Dopo la partenza di LeBron James, Cleveland ha ricostruito da zero e questa lega premia la pazienza di chi vuole ricostruire. Le decisioni degli ultimi anni mostrano chiaramente che l’organizzazione vuole vincere. Kyrie Irving e la voglia di puntare su di lui, Dion Waiters, Andrew Bynum, Jarrett Jack, Anderson Varejao e la scelta di un giocatore come Anthony Bennett ne sono la dimostrazione: sarà una stagione interessante a Cleveland.

Se dovesse scegliere uno starting five dei giocatori che ha allenato durante la sua carriera, su chi punterebbe?

E’ una domanda difficile. Ho allenato la nazionale serba e quattro grandi squadre NBA. Ai Clippers avevamo Odom e Camby, ai Pistons ho allenato un quintetto dove c’erano quattro All Stars, ai Suns ho allenato Steve Nash, Amar’e Stoudemire, Shaquille O’Neal e Grant Hill. E’ impossibile scegliere un quintetto, avrei difficoltà a scegliere i migliori dodici, figurati un quintetto.

Lei è stato assistente di molti grandi allenatori, chi è l’head coach da cui ha imparato di più, a cui si sente più legato?

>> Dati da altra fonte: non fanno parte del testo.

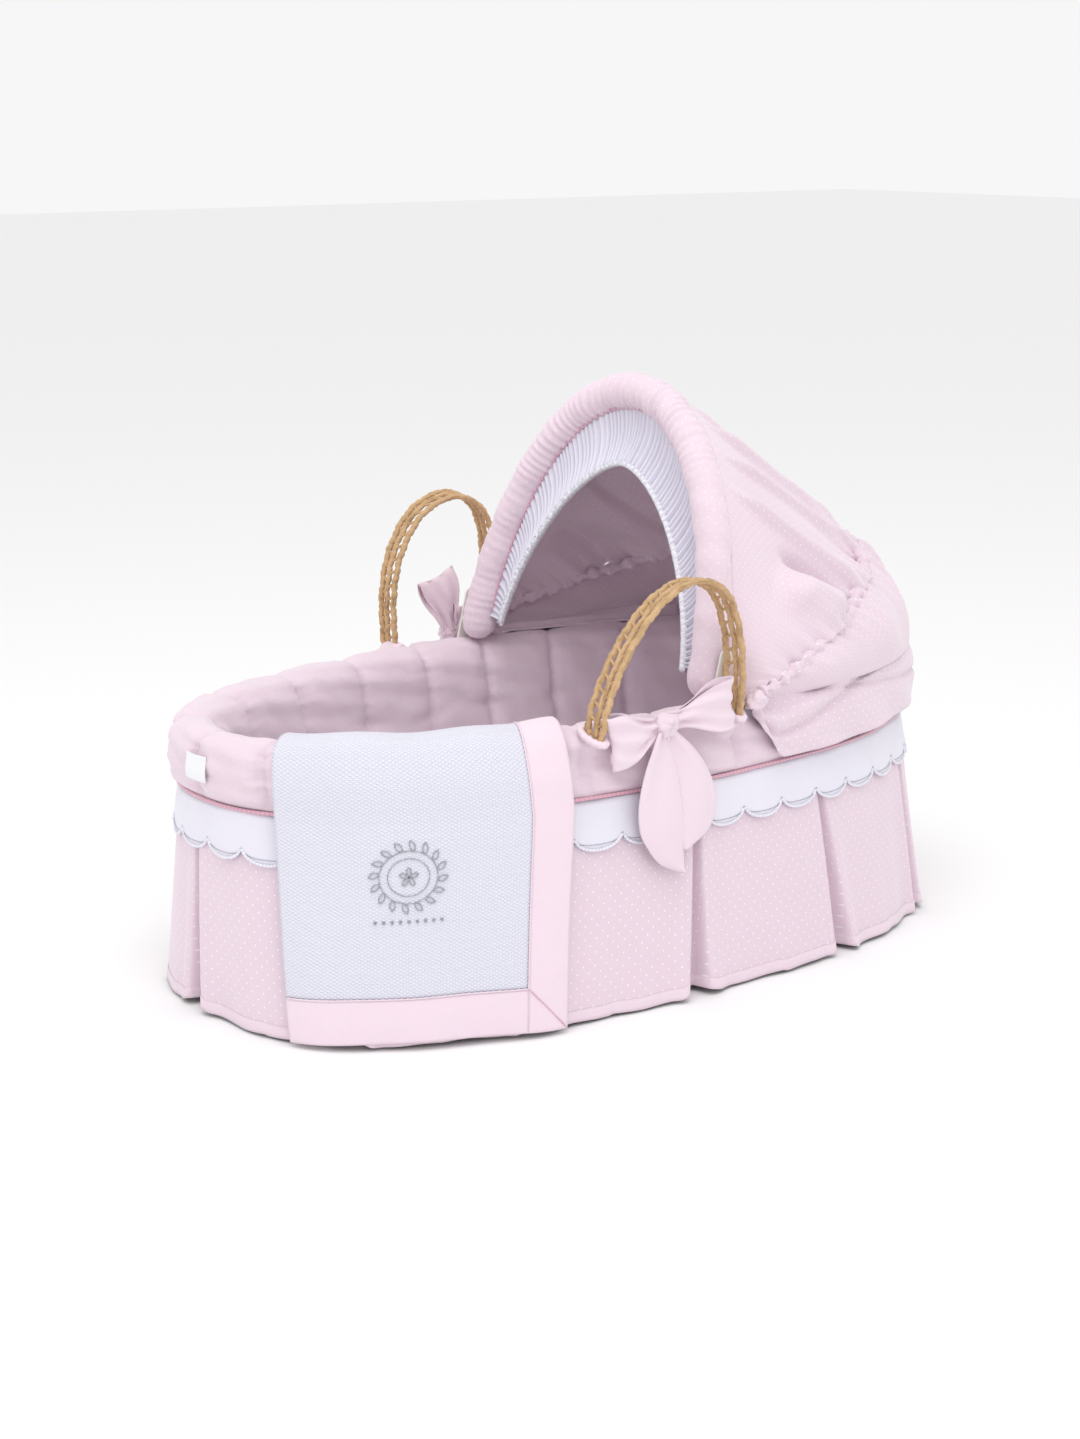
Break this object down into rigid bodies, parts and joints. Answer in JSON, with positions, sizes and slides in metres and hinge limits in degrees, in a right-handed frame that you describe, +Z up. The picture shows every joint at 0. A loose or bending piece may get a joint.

Senza dubbio Larry Brown. Non solo perché con lui ho vinto il titolo NBA ma perché vederlo allenare era fantastico. Larry sapeva come prendere i giocatori e come insegnargli la pallacanestro che lui vedeva nella sua mente. E’ un genio di questo gioco. Non abbiamo mai avuto un piano di allenamento scritto. Larry aveva tutto nella sua testa. Noi preparavamo i report sulle squadre e sulla nostra squadra poi lui si creava in testa l’immagine della partita come un pittore dipinge su una tela. Stargli dietro non era facile ma da lui ho imparato moltissimo. Vederlo allenare era incredibile. Sono molto legato a Larry Brown e gli devo molto.